How many candidates pass the filter this time?

In [None]:
count = 0
for f in files:
    with open(f, 'rb') as fo:
        reader = fastavro.reader(fo)
        candidate = next(reader, None)
        result = my_filter(candidate)
        if result:
            count += 1
print("%s candidates passed the filter" %count)

This is getting more manageable. Now, try copying the filter code above and adding an additional
criterion: the duration of the transient. Let's say that we expect a supernova to last less than a month.
Hint: use the fields 'jdendhist' and 'jdstarthist' (see the alert schema info page linked above). 


In [None]:
def supernovae(current_observation):
    """ A filter to reduce the 835 alerts into a much smaller number of candidate supernovae! """
    
    # copy the code from above, but this time add the criterion of the duration of the transient

How many sources were left this time?
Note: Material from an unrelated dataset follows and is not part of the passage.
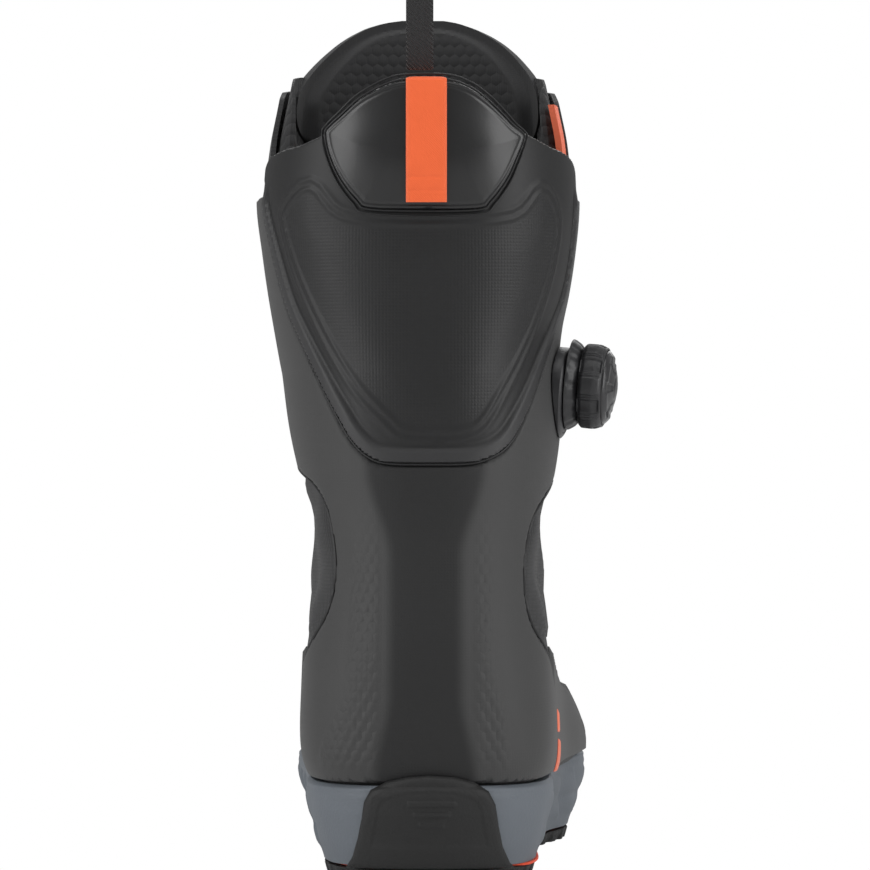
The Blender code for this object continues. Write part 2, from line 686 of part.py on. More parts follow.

What are their ZTF names?

In [None]:
count = 0
for f in files:
    with open(f, 'rb') as fo:
        reader = fastavro.reader(fo)
        candidate = next(reader, None)
        result = supernovae(candidate)
        if result:
            print('%s passed the filter' %candidate['objectId'])
            count += 1
print("%s candidates passed the filter" %count)

What other criteria can you come up with?